TribBlog: Charles Miller Has a Plan
If you were $10 billion in the hole, would you fork over $6 million for a chance at billions in savings? That’s the modest proposal that businessman Charles Miller is offering the state’s public education system.
Of course, Miller’s not just anyone. He’s a former chairman of the University of Texas System Board of Regents and one of the architects of the public education accountability system in Texas. A Republican, he can claim a sizable chunk of the credit or blame for helping to enable tuition deregulation, the rise of charter schools and the prevalence of standardized testing.
Now he has a new idea. “We could literally change the way public education works today,” he says, “and open it up to change and innovation that would get us into the next generation.”
Currently, he says, every new idea the Legislature comes up with is merely piled on top of an antiquated system. “It’s just program after program after program, and we don’t measure it.,” he says. “We don’t have an accounting system today that can say, in detail, how we spend the money in the classrooms.”
The state needs to create a center for financial accountability and productivity, Miller believes. By his calculation, it would cost a minimum of $2.8 million per year — $5.6 million for the biennium — assuming one-third of the budget was used to pay four senior staff and four to five support staff. The center's purpose would be to collect data on where the money goes in public education after it has been invested by the state, to analyze that data and to present findings in the form of rankings, ratings and recommendations.
The financial times being what they are, Miller says the public has an enhanced desire to know the outs as well as the ins of school finance. “They’re going to demand that the money is being utilized best way possible,” he says. “If we don’t even know what that is, shame on us. That’s immoral.”
Miller plans to roll out the idea this week at a forum that his Institute for Productivity in Education is co-hosting with the the University of Texas' Institute for Public School Initiatives. The participant list for “Improving Productivity In Public Education" includes representatives from the Bill & Melinda Gates Foundation, state legislators, Texas Education Commissioner Robert Scott and two former U.S. secretaries of education: Rod Paige and Margaret Spellings.

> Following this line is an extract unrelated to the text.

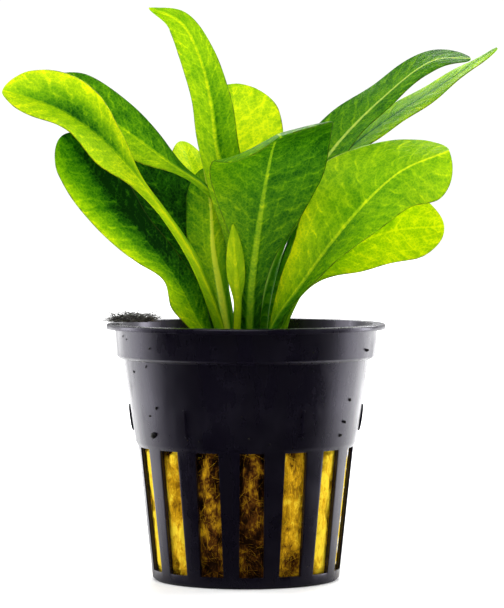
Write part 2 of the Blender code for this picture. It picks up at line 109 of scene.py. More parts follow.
# Leaves, close to their CAD solids. route: midrib points in millimetres. heading: the compass angle that
# the blade's width is square to. tip: the share of the length that the round tip takes. The lists are read
# at even steps from foot to tip: half width in millimetres to the left and right of the midrib, with right
# left out where it is the same, roll about the midrib and upward fold of each half in degrees. tone: how
# bright the leaf is drawn, from 0 to 1, at the left margin, to the left and right of the midrib and at the
# right margin. It holds painted light and shade, lit stretches and shaded halves, undersides and folds,
# together with the tissue's own colour. rib: how much brighter the midrib is than the tissue beside it.
LEAVES = {
    "leaf_arching_left": dict(
        route=[(-3.9, -4.7, 45), (-5.7, -5.2, 51.5), (-10.6, -7.5, 63.5), (-18.4, -10, 75.2),
               (-26.6, -12, 85.3), (-35.3, -13.5, 91.8), (-46.8, -14.5, 95.7)],
        heading=190, tip=0.06,
        left=[1.7, 1.8, 1.6, 1.2, 1.1, 2.8, 6.8, 6.6, 6.2, 3.2],
        right=[1.7, 1.8, 1.6, 1.2, 1.0, 1.2, 3.8, 6.8, 7.0, 4.0],
        roll=[-30, -48, -58, -64, -54, -50], fold=[0, 10, 15, 14, 24, 18],
        tone=[(.5, .5, .45, .45), (.7, .75, .6, .55), (.8, .85, .75, .7), (.85, .7, .4, .95),
              (.8, .62, .2, .98), (.85, .85, .7, .95)], rib=.2),
    "leaf_shaded_left": dict(
        route=[(-1.6, 1.4, 45), (-1.6, 0.8, 58), (-3.2, -0.8, 71), (-8.5, -2.1, 77.2),
               (-13.5, -2.5, 80.8), (-23, -2.8, 87.8), (-32, -3.6, 94), (-39.5, -4, 98)],
        heading=180, tip=0.1,
        left=[1, 1, 1, 1, 1, 1.2, 4.6, 6.4, 6, 4],
        right=[1, 1, 1, 1, 1, 1.4, 3.8, 5.4, 5.6, 4],
        roll=[0, -10, -40, -60, -60, -50], fold=[0, 10, 15, 10, 5],
        tone=[(.4, .4, .4, .4), (.4, .4, .35, .35), (.55, .55, .4, .35), (.7, .62, .44, .3),
              (.7, .58, .48, .35), (.55, .55, .5, .45)], rib=.25),
    "leaf_low_left": dict(
        route=[(-6.2, -2.4, 45), (-9.3, -3.5, 50.5), (-12.3, -4.2, 57), (-16.2, -4.8, 63),
               (-24, -5, 72.5), (-31, -5, 81.5), (-36, -5, 87.2)],
        heading=185, tip=0.1,
        left=[1.4, 2.8, 4.4, 2.6, 4.6, 6.0, 7.0, 7.2, 6.4, 4.4],
        right=[1.4, 2.4, 3.8, 3.2, 3.2, 3.4, 4.4, 5.4, 6, 4.4],
        roll=[-45, -66, -70, -70, -65, -60], fold=[10, 10, 5, 0, 0],
        tone=[(.7, .62, .5, .45), (.75, .55, .35, .25), (.8, .2, .04, .04), (.88, .04, -.06, -.06),
              (.76, .1, .0, -.02), (.6, .25, .16, .16)], rib=.08),
    "leaf_inner_left": dict(
        route=[(-5, 1.4, 45), (-7.2, 2.2, 54), (-11, 3, 65), (-16.5, 3.4, 75), (-21.5, 3.6, 84)],
        heading=180, tip=0.12,
        left=[1.1, 1.1, 2.4, 6, 7, 6, 4],
        right=[1.1, 1.1, 2.4, 6.6, 8, 7, 4],
        roll=[0, -40, -60, -60, -60], fold=[0, 10, 10, 5, 0],
        tone=[(.2, .2, .15, .15), (.12, .12, .1, .1), (.1, .1, .08, .08), (.15, .12, .1, .1)], rib=.08),
    "leaf_centre_left": dict(
        route=[(-3.0, -1.6, 45), (-4.6, -1.4, 55), (-6.4, -0.8, 65), (-7, 0.2, 74), (-8.2, 1.4, 81)],
        heading=-100, tip=0.15,
        left=[1, 1.1, 1.6, 3, 3.6, 3],
        right=[1, 1.2, 3.6, 5.4, 5.4, 4],
        roll=[0, 0, 0], fold=[0, 15, 15],
        tone=[(.4, .5, .5, .4), (.42, .65, .6, .4), (.38, .75, .65, .4), (.38, .7, .6, .35),
              (.35, .45, .45, .35)], rib=.4),
    "leaf_tall": dict(
        route=[(-0.2, -1.7, 45), (-1.3, -3.3, 62), (-3.2, -5.5, 75.5), (-5.6, -6.5, 85),
               (-6.8, -7.8, 94), (-9, -10, 102.5), (-12.6, -12.4, 109), (-18.6, -14, 111.6)],
        heading=-100, tip=0.1,
        left=[1.3, 1.5, 1.5, 2.6, 4.0, 4.2, 4.1, 3.4, 2.4, 0.8],
        right=[1.3, 1.5, 1.5, 3, 4.5, 4.4, 4.2, 4.2, 3.4, 1.0],
        roll=[0, 0, 0, 0, 10, 30], fold=[0, 10, 20, 20, 15],
        tone=[(.45, .5, .5, .5), (.5, .5, .55, .5), (.5, .45, .55, .6), (.62, .36, .66, .72),
              (.7, .58, .7, .72), (.72, .65, .7, .72)], rib=.2),
    "leaf_newest": dict(
        route=[(-2.0, -5.6, 45), (-1.6, -7.1, 53), (-2, -8.1, 62), (-2.5, -8.3, 70)],
        heading=-90, tip=0.3,
        left=[0.7, 0.6, 0.8, 1.8, 1.7, 0.9],
        roll=[0, 0, 0], fold=[0, 15, 10],
        tone=[(.5, .6, .6, .6), (.6, .72, .75, .75), (.7, .78, .82, .85), (.7, .75, .8, .85)], rib=.1),
    "leaf_front": dict(
        route=[(0.6, -4.8, 45), (0.9, -6, 56), (2, -7.5, 66), (3.6, -10, 77), (5, -14.5, 84.5),
               (6, -22, 87), (6.6, -29, 86.6)],
        heading=-87, tip=0.12,
        left=[1.8, 2.2, 2.9, 4.8, 8.6, 11.4, 11.8, 11, 8],
        roll=[0, 0, 2, 18, 26], fold=[0, 10, 8, -4, -8],
        tone=[(.1, .1, .1, .1), (.2, .26, .26, .3), (.3, .38, .36, .5), (.36, .36, .34, .5),
              (.24, .28, .36, .5), (.4, .4, .44, .5)], rib=.34),
    "leaf_broad_right": dict(
        route=[(4.4, -3.2, 45), (6.2, -4, 50.5), (11, -5.5, 58), (17, -7, 66.5), (24, -8, 74.8),
               (30.5, -8.6, 80.4), (39.4, -10.4, 84.2)],
        heading=-5, tip=0.1,
        left=[1.4, 3.3, 5.4, 6.8, 9.4, 12.6, 12, 9, 5],
        right=[1.4, 1.6, 2.6, 4.4, 7, 8.4, 9.2, 9.4, 8.6],
        roll=[10, 40, 50, 55, 48, 46], fold=[5, 15, 22, 14, -4, -22],
        tone=[(.5, .2, .1, .15), (.9, .5, .3, .35), (.95, .55, .42, .55), (.7, .55, .5, .62),
              (.66, .6, .58, .66), (.72, .68, .68, .74)], rib=.34),
    "leaf_low_right": dict(
        route=[(6.2, 0.4, 45), (8, 0, 52), (13, -0.5, 60), (20, -0.5, 65), (28.5, -0.5, 68.5),
               (39, -1, 69.5)],
        heading=0, tip=0.14,
        left=[1.2, 1.4, 2.4, 4.6, 8, 8.6, 7.8, 6],
        right=[1.2, 1.4, 2, 3.4, 6, 6.8, 7.2, 6],
        roll=[10, 30, 60, 65, 60], fold=[0, 5, 5, 5, 0],
        tone=[(.25, .25, .3, .5), (.35, .3, .4, .65), (.6, .5, .6, .75), (.8, .75, .8, .85),
              (.86, .82, .84, .86), (.88, .86, .86, .88)], rib=.12),
    "leaf_upper_right": dict(
        route=[(2.6, 0.4, 45), (4.4, 1.3, 57), (9, 2.4, 71), (16.5, 3.6, 83.5), (27, 2.8, 94.6),
               (37, 1.2, 102), (44.2, 0, 102.4)],
        heading=0, tip=0.12,
        left=[1.1, 1.2, 1.4, 4, 7.6, 8.4, 7.6, 6, 4.5],
        right=[1.1, 1.1, 1.3, 3, 4.4, 4.2, 4, 3.8, 3.5],
        roll=[10, 32, 47, 38, 26, 22], fold=[0, 10, 5, 0, 0],
        tone=[(.3, .3, .3, .3), (.35, .35, .35, .35), (.42, .4, .4, .42), (.34, .42, .38, .36),
              (.3, .42, .36, .34), (.3, .4, .36, .34)], rib=.5),
    "leaf_long_right": dict(
        route=[(3.4, 2.9, 45), (6, 4.7, 57), (12, 6.3, 73), (20, 7.3, 84), (28.6, 7.7, 90.8),
               (38, 7.7, 96.8), (50, 7.7, 104.9)],
        heading=0, tip=0.1,
        left=[1, 1, 1.1, 1.6, 4, 5.4, 5.4, 4.4, 2.6],
        roll=[0, 16, 22, 18, 14], fold=[0, 5, 5, 0, 0],
        tone=[(.4, .4, .4, .4), (.4, .4, .4, .4), (.45, .4, .4, .45), (.65, .5, .55, .7),
              # rib below zero: the dark line along the midrib is painted shade in the crease of this folded
              # blade
              (.72, .5, .6, .75), (.75, .6, .65, .75)], rib=-.3),
    "leaf_back_round": dict(
        route=[(0.8, 2.6, 45), (1, 4.5, 60), (-0.4, 7.5, 76), (-1.8, 11.5, 90), (-2.8, 15, 98)],
        heading=90, tip=0.14,
        left=[1, 1, 1.2, 3, 6.4, 8.2, 8.4, 6.4],
        right=[1, 1, 1.2, 3, 7, 8.8, 8.8, 6],
        roll=[0, 0, 0], fold=[0, 10, 10],
        tone=[(.4, .4, .4, .4), (.5, .5, .5, .5), (.55, .55, .6, .65), (.68, .72, .82, .85),
              (.7, .8, .92, .86), (.7, .76, .8, .8)], rib=.05),
    "leaf_back_small": dict(
        route=[(-2.6, 4, 45), (-4.5, 6, 58), (-8, 10, 72), (-11, 14.5, 81), (-13, 19, 86.5)],
        heading=120, tip=0.14,
        left=[1, 1, 1.2, 3.4, 5, 5.2, 4.4, 3],
        roll=[0, 0, 0], fold=[0, 10, 10],
        tone=[(.4, .4, .4, .4), (.6, .6, .6, .6), (.82, .82, .82, .82), (.86, .88, .88, .86)], rib=.05),
    "leaf_back_left": dict(
        route=[(-4.8, 4.6, 45), (-8, 9, 57), (-15, 17, 70), (-22, 25, 78), (-29, 33, 80)],
        heading=131, tip=0.12,
        left=[1.1, 1.1, 2.6, 6.5, 7.5, 6, 4],
        roll=[0, 0, 0], fold=[0, 15, 15],
        tone=[(.4, .4, .4, .4), (.5, .45, .45, .5), (.6, .5, .5, .6), (.65, .55, .55, .65)], rib=.25),
    "leaf_back": dict(
        route=[(0.4, 5.8, 45), (1, 10, 58), (2, 18, 72), (3, 27, 82), (4, 36, 85)],
        heading=88, tip=0.12,
        left=[1.1, 1.1, 2.6, 7, 8.5, 7, 5],
        roll=[0, 0, 0], fold=[0, 15, 10],
        tone=[(.4, .4, .4, .4), (.45, .4, .4, .45), (.55, .45, .5, .55), (.6, .5, .5, .6)], rib=.25),
    "leaf_back_right": dict(
        route=[(5, 5, 45), (9, 9, 56), (16, 15, 67), (24, 22, 74), (32, 29, 76)],
        heading=40, tip=0.12,
        left=[1.1, 1.1, 2.6, 6.6, 8, 6.6, 4],
        roll=[0, 0, 0], fold=[0, 15, 15],
        tone=[(.4, .4, .4, .4), (.45, .42, .4, .45), (.55, .5, .48, .55), (.62, .55, .55, .62)], rib=.25),
}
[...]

The center is only the first part of Miller's idea. The second step would be to completely deregulate public education and allow school districts to reinvent themselves using the best practices discovered by the newly created center. The result would be a reallocation of resources that corresponds to actual needs and the freedom to innovate. Those are Miller’s four steps: “unbundle, deregulate, reallocate and innovate.” In return, he anticipates hundreds of millions of dollars in savings in less than a year and tens of billions of dollars in a decade.
State Rep. Rob Eissler, for one, is sold. “If he can come up with a way to save the state billions,” says, Eissler, R-The Woodlands, who chairs the House Public Education Committee, “I think it’s worth an investment.”
Texas has a track record of taking education seriously and has always put its money where its mouth has been, Eissler says. But he notes that the state has been weak on finding out how effective that spending is or how it translates into student achievement and learning. “This is an opportunity to put something in place that measures it ahead of time,” he says. “We’ve always been very careful: When in doubt, fund it. We can’t afford to just keep adding revenue to it. We need to be smarter.” Among the questions Eissler anticipates the center could answer: What’s the most effective anti-dropout program? (“We have tons of them,” he says.) How effective is pre-K? How’s the Texas High School Project doing?
Eissler intends to file the legislation that would get the ball rolling on the center, which has to be state-funded, Miller says, because a private entity lacks the necessary authority and fosters suspicions of bias.
Is this really the time to be spending state money — even if it is only a few million? “Right now, you say you want to start a new state agency, they say are you crazy,” says Miller. But he doesn’t like the alternative approach. “They are talking about cuts that are across the board — almost like desperation,” he says. “It leaves no room for innovation or change."
His message to legislators who might be skeptical: “If it works, you’ll have a gigantic success. If it doesn’t work, it doesn’t work — you’re only going to fund it for a biennium anyway.”